Another advantage to hiring a professional installer is that they set your lawn up to thrive. They also offer tips on what you can do to help it prosper. Since your installer has plenty of experience, he or she puts your lawn on the path to success and ensures it lives a long, healthy life. Realistically, the best way to have a gorgeous lawn is to get someone with experience to lay it for you.
How Much Does it Cost to Hire a Professional Sod Installer?
There are multiple factors that affect the cost to hire a professional sod installer, such as the complexity of the install and the size of the yard. What follows is a general pricing guide to provide an idea of what you can expect to pay when hiring someone to install your sod.
- Sod installation has an average cost between $0.90 and $2 per square foot, which includes labor and materials.
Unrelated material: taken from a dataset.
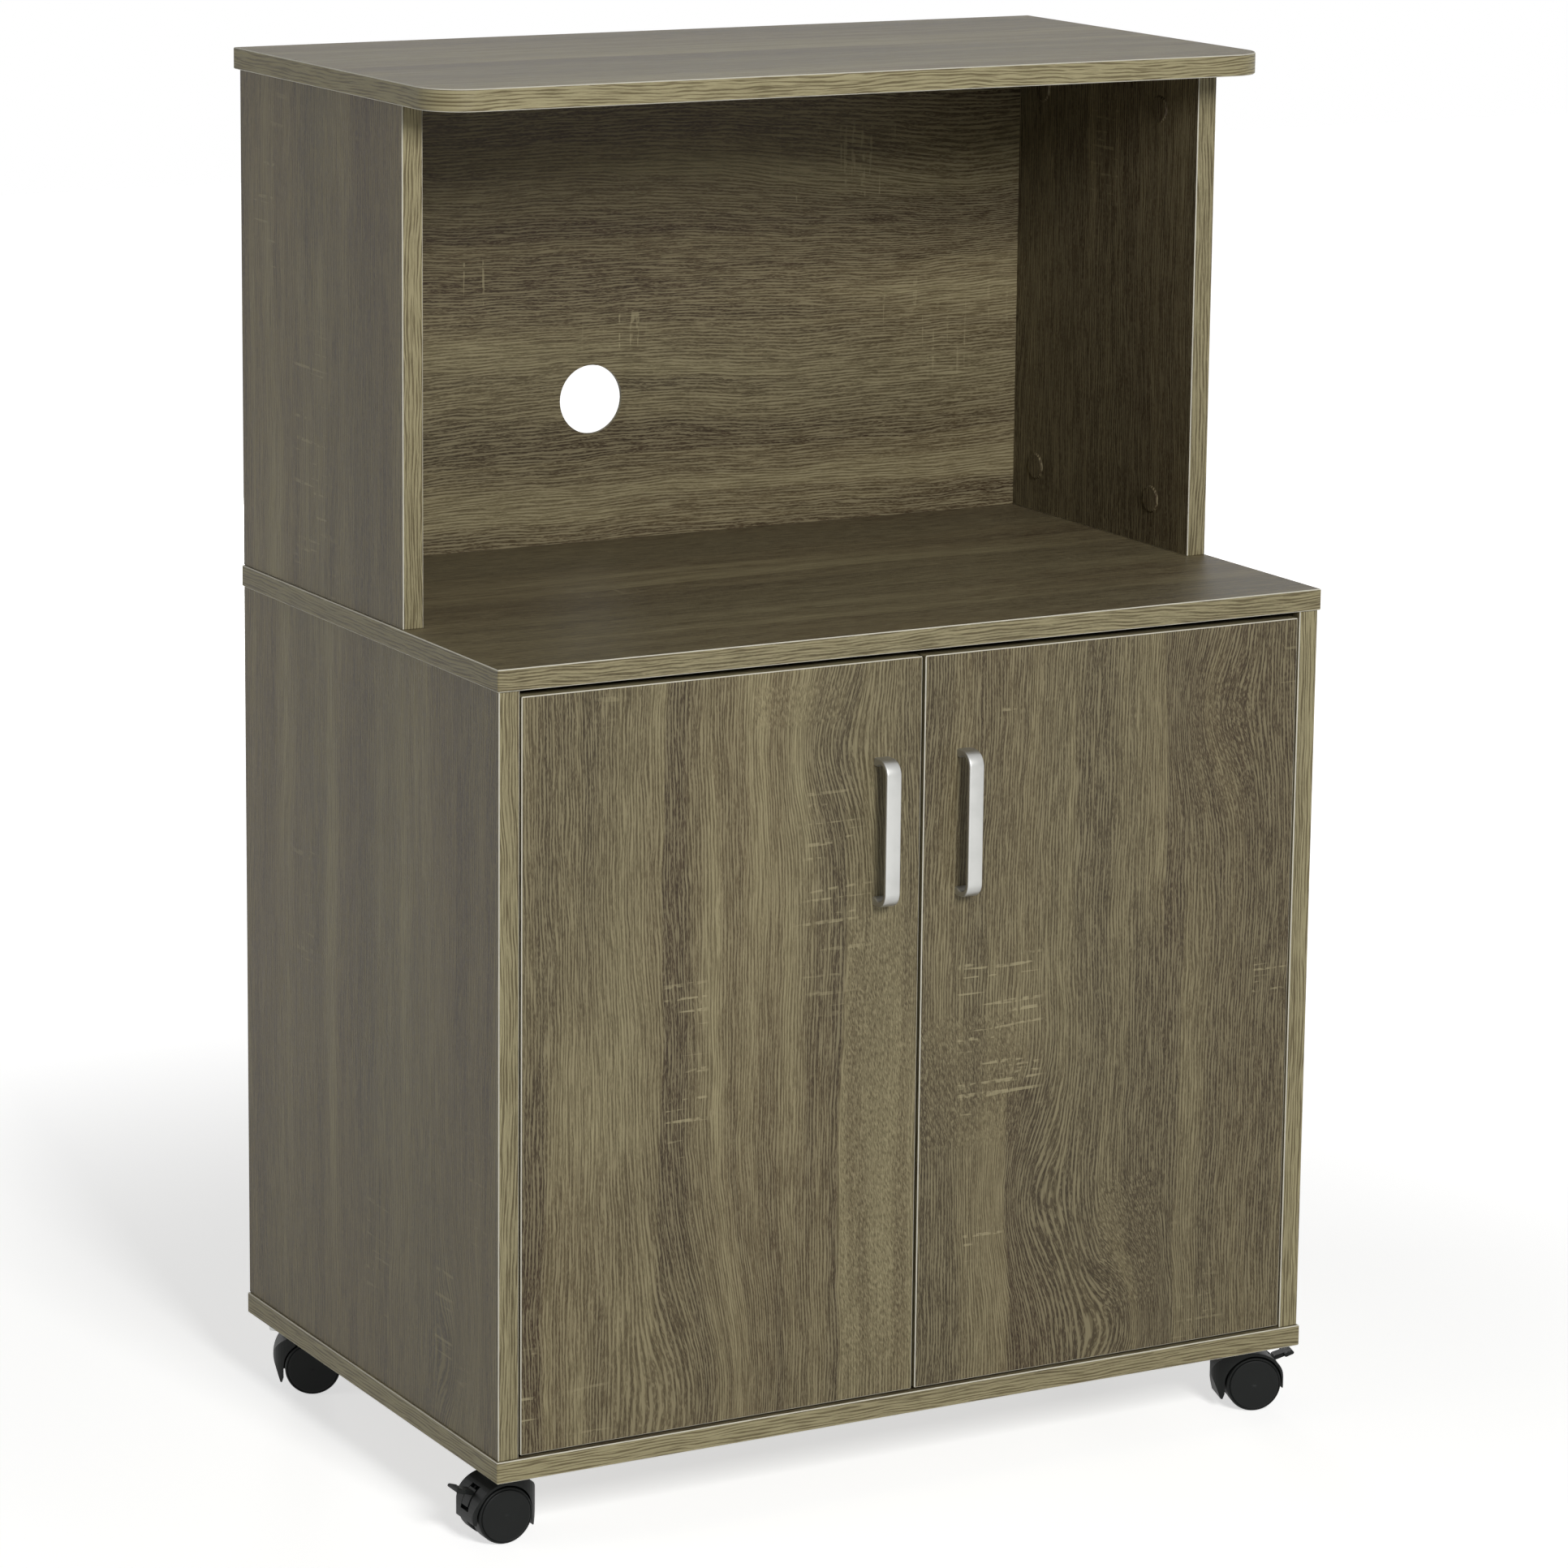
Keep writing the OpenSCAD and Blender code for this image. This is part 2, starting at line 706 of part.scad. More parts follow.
module caster_hood(k) {
    brake = casters[k][3];
    color(plastic) at_caster(k) difference() {
        union() {
            intersection() {
                caster_slab(hood_half) difference() {
                    hood_outline();
                    circle(r = hood_inner, $fn = 48);
                    translate([-hood_inner, -hood_inner]) square([2 * hood_inner, hood_inner]);
                }
                translate([caster_trail, 0, 0]) linear_extrude(caster_height) hood_plan();
            }
            // the boss that turns on the plate's stem
            translate([0, 0, boss_z]) cylinder(r = boss_r, h = hood_top - boss_z, $fn = 32);
            // the web that carries the axle between the wheels
            caster_slab(web_half) union() {
                intersection() {
                    circle(r = hood_inner + 0.5, $fn = 40);
                    translate([-hood_inner, -hood_skirt]) square([2 * hood_inner, 2 * hood_inner]);
                }
                circle(r = 8, $fn = 24);
            }
        }
        translate([caster_trail, -web_half - 1, wheel_r]) rod_y(axle_r + pin_play, 2 * web_half + 2, 20);
        translate([0, 0, thrust_z - stem_length - gap])
            cylinder(r = stem_r + pin_play, h = stem_length + 2, $fn = 24);
        if (brake) {
            // the channel for the lever: wide for its back, narrow round its neck
            caster_slab(channel_half) ring_piece(hood_inner - 0.5, hood_outer + 3, channel_angles);
            caster_slab(web_half + 1) ring_piece(channel_floor, hood_outer, channel_angles);
            caster_slab(lever_half + gap) hull() {
                translate(lever_pin) circle(r = neck_r + 2 * gap, $fn = 20);
                for (a = channel_angles) translate(turned(hood_inner, a)) circle(r = gap, $fn = 8);
            }
            translate([caster_trail + lever_pin[0], -web_half - 1, wheel_r + lever_pin[1]])
                rod_y(lever_pin_r + pin_play, 2 * web_half + 2);
        }
    }
}

module caster_hood_front_left() { caster_hood(0); }
module caster_hood_front_right() { caster_hood(1); }
module caster_hood_rear_left() { caster_hood(2); }
module caster_hood_rear_right() { caster_hood(3); }

// The axle, and on a braked caster the lever's pin
module caster_axle(k) {
    color(metal) at_caster(k) {
        translate([caster_trail, -axle_half, wheel_r]) rod_y(axle_r, 2 * axle_half, 20);
        if (casters[k][3])
            translate([caster_trail + lever_pin[0], -web_half + 0.2, wheel_r + lever_pin[1]])
                rod_y(lever_pin_r, 2 * web_half - 0.4);
    }
}

module caster_axle_front_left() { caster_axle(0); }
module caster_axle_front_right() { caster_axle(1); }
module caster_axle_rear_left() { caster_axle(2); }
module caster_axle_rear_right() { caster_axle(3); }

// One wheel: tread, round shoulder and a closed, slightly domed face over the axle's end
module wheel(k, side) {
    r = wheel_r;
    w = wheel_width;
    bore = axle_r + pin_play;
    deep = axle_half - wheel_in + gap;
    color(plastic) at_caster(k) translate([caster_trail, 0, wheel_r])
        rotate([side > 0 ? -90 : 90, 0, 0]) translate([0, 0, wheel_in]) rotate_extrude($fn = 32)
            polygon([
                [bore, 0], [r - 1, 0], [r, 1], [r, w - 2.4], [r - 0.5, w - 1.2], [r - 1.3, w - 0.8],
                [r - 1.5, w - 1.3], [r - 1.9, w - 1.3], [r - 2.2, w - 0.4], [r - 2.8, w - 0.1],
                [0, w], [0, deep], [bore, deep]
            ]);
}

module wheel_front_left_inner() { wheel(0, -1); }
module wheel_front_left_outer() { wheel(0, 1); }
module wheel_front_right_inner() { wheel(1, 1); }
module wheel_front_right_outer() { wheel(1, -1); }
module wheel_rear_left_inner() { wheel(2, 1); }
module wheel_rear_left_outer() { wheel(2, -1); }
module wheel_rear_right_inner() { wheel(3, -1); }
module wheel_rear_right_outer() { wheel(3, 1); }

// The lever: a neck on the pin, a back in the hood's channel, and a horn that curls up outside
module brake_lever(k) {
    root = turned(horn_root[0], horn_root[1]);
    bend = horn_bend;
    tip = [lever_tip - horn_r[2], horn_bend[1] + horn_rise];
    color(plastic) at_caster(k) difference() {
        union() {
            caster_slab(lever_half) hull() {
                translate(lever_pin) circle(r = neck_r, $fn = 20);
                for (a = [horn_root[1] - 10, horn_root[1]])
                    translate(turned(lever_back[0], a)) circle(r = 0.8, $fn = 12);
            }
            caster_slab(lever_back_half) {
                ring_piece(lever_back[0], lever_back[1], lever_back_angles);
                hull() {
                    translate(root) circle(r = horn_r[0], $fn = 16);
                    translate(bend) circle(r = horn_r[1], $fn = 16);
                }
            }
            caster_slab(lever_width / 2) hull() {
                translate(bend) circle(r = horn_r[1], $fn = 16);
                translate(tip) circle(r = horn_r[2], $fn = 16);
            }
            // ribs for the foot
            caster_slab(lever_width / 2 - 1) for (t = [0.35, 0.65, 0.95])
                translate(bend + t * (tip - bend) + [0, horn_r[2]]) circle(r = 0.5, $fn = 10);
        }
        translate([caster_trail + lever_pin[0], -lever_half - 1, wheel_r + lever_pin[1]])
            rod_y(lever_pin_r + pin_play, 2 * lever_half + 2);
    }
}

module brake_lever_left() { brake_lever(0); }
module brake_lever_right() { brake_lever(1); }

top_panel();
upper_side_left();
upper_side_right();
upper_back_panel();
worktop();
lower_side_left();
lower_side_right();
lower_back_panel();
bottom_panel();
shelf();
shelf_pins();
cam_locks();
cam_bolts();
cam_caps();
door_left();
door_right();
handle_left();
handle_right();
handle_screws_left();
handle_screws_right();
hinge_cups_left();
hinge_cups_right();
hinge_arms_left();
hinge_arms_right();
hinge_plates_left();
hinge_plates_right();
hinge_links_left();
hinge_links_right();
hinge_pins_left();
hinge_pins_right();
caster_screws();
caster_plate_front_left();
caster_plate_front_right();
caster_plate_rear_left();
caster_plate_rear_right();
caster_hood_front_left();
caster_hood_front_right();
caster_hood_rear_left();
caster_hood_rear_right();
caster_axle_front_left();
caster_axle_front_right();
caster_axle_rear_left();
caster_axle_rear_right();
wheel_front_left_inner();
wheel_front_left_outer();
wheel_front_right_inner();
wheel_front_right_outer();
wheel_rear_left_inner();
wheel_rear_left_outer();
wheel_rear_right_inner();
wheel_rear_right_outer();
brake_lever_left();
brake_lever_right();
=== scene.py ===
"""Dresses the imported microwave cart: printed-oak boards, satin bow handles, steel fittings and black casters."""

import logging
import math
from dataclasses import dataclass
from enum import Enum

import bmesh
import bpy
from mathutils import Matrix, Vector


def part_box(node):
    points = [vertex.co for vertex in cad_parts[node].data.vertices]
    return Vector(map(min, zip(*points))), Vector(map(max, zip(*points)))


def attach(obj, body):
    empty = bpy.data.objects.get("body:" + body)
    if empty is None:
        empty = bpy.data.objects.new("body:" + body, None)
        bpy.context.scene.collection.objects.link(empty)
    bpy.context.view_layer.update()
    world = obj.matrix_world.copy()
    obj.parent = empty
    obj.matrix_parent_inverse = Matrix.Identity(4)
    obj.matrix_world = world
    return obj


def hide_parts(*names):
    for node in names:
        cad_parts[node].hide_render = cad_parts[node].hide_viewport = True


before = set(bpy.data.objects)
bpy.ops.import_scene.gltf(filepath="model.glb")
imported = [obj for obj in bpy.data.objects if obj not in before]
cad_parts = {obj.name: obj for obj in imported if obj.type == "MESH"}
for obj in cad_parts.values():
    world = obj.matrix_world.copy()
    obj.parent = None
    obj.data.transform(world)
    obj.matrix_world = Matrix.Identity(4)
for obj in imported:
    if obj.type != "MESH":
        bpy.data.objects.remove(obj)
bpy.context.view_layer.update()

log = logging.getLogger("cart")

Point = tuple[float, float, float]
Colour = tuple[float, float, float, float]
Socket = bpy.types.NodeSocket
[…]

- For those that charge by the hour, costs average between $45 and $75 per hour for sod installation.
- If the area you are laying sod is on a steep slope, you may have to reslope it, which costs between $1,000 and $3,000.
- If an irrigation system is being added (a great way to maintain your new lawn) expect to pay between $1,800 and $3,400.
Always receive a quote before deciding on a particular installer. Any quote that you receive should include equipment and labor, as well as initial watering costs and fertilization.